Styles in Writer

Hi there. I’ve written a German/English dictionary of approx. 800 pages so far. On the left is the word to be translated, on the right the translation and in the middle the defintions for the two words. My main problem is the middle “column” as some definitions can be 2 or more lines and each line is not to surpass 16cm in width. Up to now I’ve created these lines as follows:

Tab; S.;

Tab; definition until entry reaches between 15 and maximum 16cm;

Enter; Tab, Tab; continuation of definition on next line and so on until definition is completed; (upon completion of definiton): Tab; translation.

Any help is very much appreciated.

Just an idea to kick off (and maybe there are other better ones); but I don’t thinked about how to convert the 800 pages.

To add a tab in a table, use Ctrl+Tab.
Not sure if you are working with styles (it’s a very good idea here).

See sample file German-English dictionary.odt (12.3 KB).

General recommendations as @LeroyG already gave the solution.

Your document is made of parallel text, i.e. vertically sequential blocks where horizontal geometric layout is important. And Writer is flow-oriented, that is it manages a unidirectional sequence of characters.

Your problem is to break Writer management at block boundary and create three “independent” flows in the blocks. Isolating blocks can be done

  • with sections
    Not really adapted to your case because flow will continue through columns and it will be difficult to synchronise the columns (they tend to balance the amount of text).
  • with tables
    Each cell defines an independent Writer flow. This is the easiest solution because you can also create “secondary” blocks or boundaries by creating rows.
    Also you can have a single table with many rows instead of many sections which improves performance.

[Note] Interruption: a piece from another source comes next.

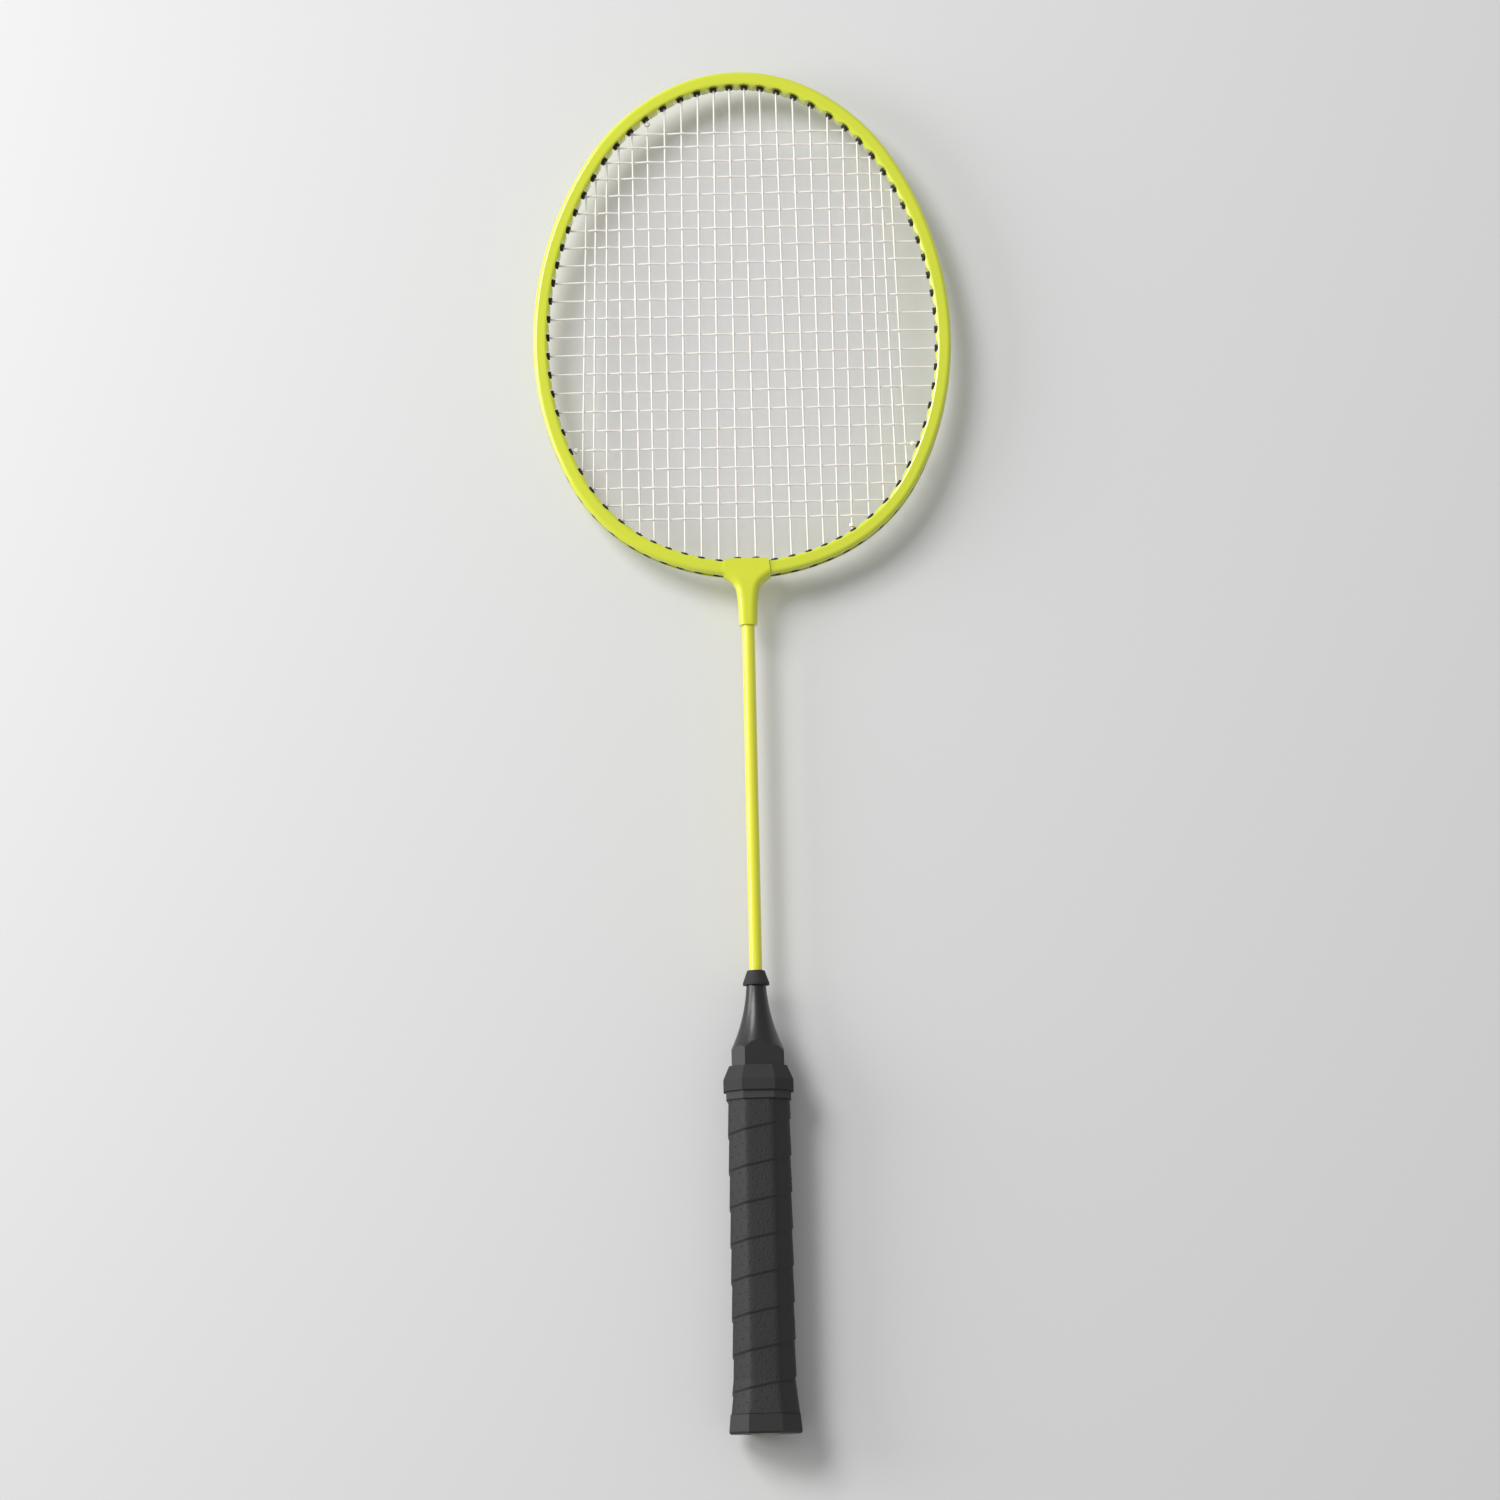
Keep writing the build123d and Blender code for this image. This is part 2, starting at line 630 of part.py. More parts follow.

Taking the example in the screenshot, you have a 3-column table: left column for English word, center column for description and right column for German word. The row layout is a bit more complex:

  • let’s start with the center column
    A row here (cell) contains a grammatical category description in one language: one cell for English noun, one cell for English adjective, one cell for English verb, …, and corresponding German cells.
    Additional vertical space between English and German parts can be automatically inserted by defining a border padding (even with no borders).
  • left column: a single cell made by merging the cells corresponding to those in the center column (not mandatory but allows for nice “presentation” like vertically centering the word relative to the description; also makes a sub-table which could be handy for cut & paste if you want to reorganise the table)
  • right column: one cell facing each description; content can be bottom aligned to have the German word in front of last line of description

Paragraph styles are of course needed to markup cell contents. Dedicated styles allow for fine-grained formatting control:

  • English Term: in left column, language set to English
  • English Descr: in center column for English description; language set to English
  • German Descr: in center column, language set to German
  • German Term: in right column, language set to German

In the attached example AskLOTblDict.odt (11.4 KB), I exaggerated the style differences (with really ugly aesthetic choices) to emphasise the formatting possibilities. I didn’t implement leader dotted lines because of the difference in font size between middle and right columns. The dots would have different diameters when they cross the column boundary and this would be very bad-looking. This can probably be compensated with an appropriate use of borders.

Adapt to your needs.

Converting your present formatting to table remains an issue due to the 800-page size.

Remark
If I understand right your present workflow, your description are manually line-wrapped by pressing Enter when you think next word will not fit in the line. This means a description, which is semantically a single object, is made of several semantically related paragraphs. This is bad, both logically and formatting-wise. And you penalise yourself by not being able to tune freely the widths of your colums (you may create additional unintended line-wraps.